余程でない限り検数協会では樹種名はつくのですが、商取引の際には細かな名前は必要ない事があって、その場合はまとめて樹種名はM.L.Hとされます。例えば、梱包材やパレット材など一定の強度さえ確保できれば樹種にはこだわらないという場合、個別名は重要ではなく樹種名は記号的な意味合いしか持っていません。その出口においてはあまり価値がないかもしれませんが、別の出口に繋がれば、今まで気づかなかった違う価値が見つかるかも!ならばそれを見つけるのが、『かけらトレジャーハンター』である私の役目!
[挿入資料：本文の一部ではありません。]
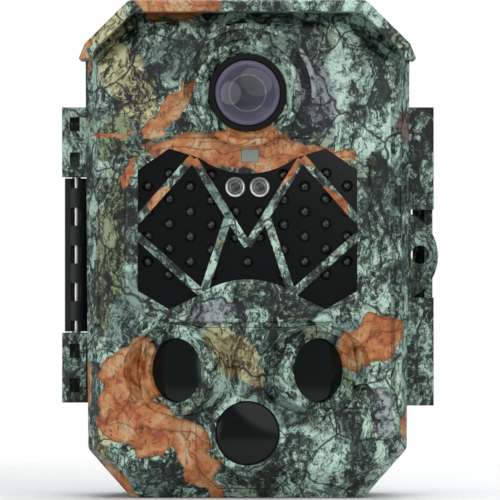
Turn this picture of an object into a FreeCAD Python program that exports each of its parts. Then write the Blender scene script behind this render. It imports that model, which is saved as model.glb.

現在240種の『森のかけら』を世界最多の木材標本とすべく400種に増やす計画ですが、そのために踏み込んだのが、まだ見ぬつわものどもが数多く眠る禁断のエリア「パプアニューギニア(以下PNG)」!もちろん実際に行ったこともなければその文化や知識もほとんどありません。わずかに知っている事といえば、深い森の中にはいまだに妖怪や精霊が棲むと言われている事ぐらい。漫画家の水木しげるさんは若い頃に太平洋戦争に招集され、激戦地であったニューブリテン島(PNG)の最前線に送られ地獄を見ます。

そこで奇襲攻撃に遭い分隊は全滅。水木さんも左手を失いますが奇跡的に生き延びます。生死をさまよった日々の中で水木さんは魔訶不思議な体験をし、それが後に『ゲゲゲの鬼太郎』を生み出すファクターとなっていくのです。ニューブリテン島には沢山の精霊が宿っていて、現地の人々たちはその存在を信じていて(というかごく当たり前に共存していて)色とりどりの仮面や装飾具をつけて精霊たちの姿を表現し歌い踊る文化が根づいています。

私は木の話をさせていただく際に、単にその強度や比重、などの外的特徴だけを語るのではなく、その木がその地でどういう風に呼ばれ暮らしの中でどう関わってきたのか、加工され何にどう使われてきたのか、あるいはその木にまつわる伝承や逸話、そういった『その木から産み落とされたあらゆるモノ・モノガタリ』について語りたいし、なにより自分が知りたいのです。そういう記述には事欠かない日本の木に比べて海外の木はそういう話が少ないのですが、中でも東南アジアの南洋材はその辺りの情報がかなり少ない・・・。

これは東南アジアに限ったことでなくて、アフリカや中南米などでもそうです。硬ければハードウッド、やわらかければソフトウッドでいいじゃないかという文化と、桑は桑でも御蔵島の桑でなければ江戸指物とは呼べない!などとわずかな木の特徴の際に強いこだわりそこに価値を見出し連綿と継承してきた日本の文化の違い。世界的に見ても日本人の木に対する執着心は異常で、だから『森のかけら』のような変態的商品も生まれるのです。という事でこれから神秘的なPNG生まれの木たちを不定期で紹介していきます。